I think cubes of scrap metal is full of sharp edges and strong peices of angles… they will dent and stratch a boxcar’s interior. Heh… they might even just stack a bunch into a beat up van trailer like chicks behind a mother duck and ship it somewhere where it is useful (either down the production line or sold)
I have also hauled out of aluminum mills in western maryland that creates monster aluminum bars that are like 6 feet across, 3-4 feet high and about 30 feet long. Strap it down and ship THAT to a place in the dutch country where it gets processed into coils or bullets (Solid metal tubing used in extrusions) or what have ya.
There is quite a bit of waste… alot of it is recycled. I think a average food distribuion center will generate several truck loads of baled cardboard that gets sent to the far east or some such place for a profit.
It is my personal opinion that factories deal with waste in a way that is LEAST expensive. They dont care if they landfill it, ship it by boxcar/gondola or by dump truck etc… as long as it does not cost very much money and hopefully make a small profit after the hauling away the scrap is paid for.
Good to see that Messrs Anheuser are doing something socially responsible. I just wi***hey’s stop spending all the money they spend on lawyers and hassling the Czech brewery which brews Budweiser-Budvar and instead focus on brewing some decent beer. (They could start by using hops instead of rice!).
Quite a bit of aluminium moves by rail in Britain - the plants are very geographically dispersed (South Wales, NE England and Fort William on the West Highland line in Scotland) which no doubt helps to swing the balance in favour of rail.
How dense scrap aluminum is depends a lot on the crusher. With a decent crusher bales of aluminum should be at least as dense as baled cardboard which is regularly shipped in 50’ boxcars.
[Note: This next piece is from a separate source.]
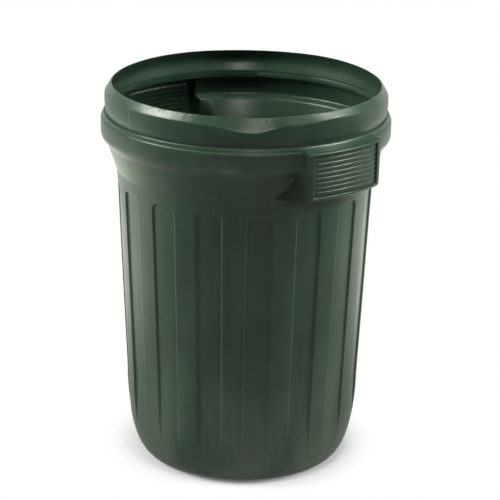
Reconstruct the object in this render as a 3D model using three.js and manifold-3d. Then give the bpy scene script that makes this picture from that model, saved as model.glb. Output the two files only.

That may be. I remember seeing a crushed can or two falling off the bales as they loaded them onto a flatbed. Perhaps with a better crusher they could weigh them up enough to ship by gondola (they don’t have a railside ramp or dock, just a spur into the yard with a crane for loading). Or it could be the railroads won’t offer a decent rate to the destination (the guy said they ship em “down south”). I think the scrap steel is sent to Portland OR, so it’s a fairly short haul by rail, but better car cycling time.
Many years ago I watched a most interesting aluminum recycling operation at a local distributor. They shredded the cans into roughly 1/2 inch chips, then magnetically separated the steel out and loaded the aluminum pnuematically into a high cube box car with the doors boarded up (like loading grain into a box car).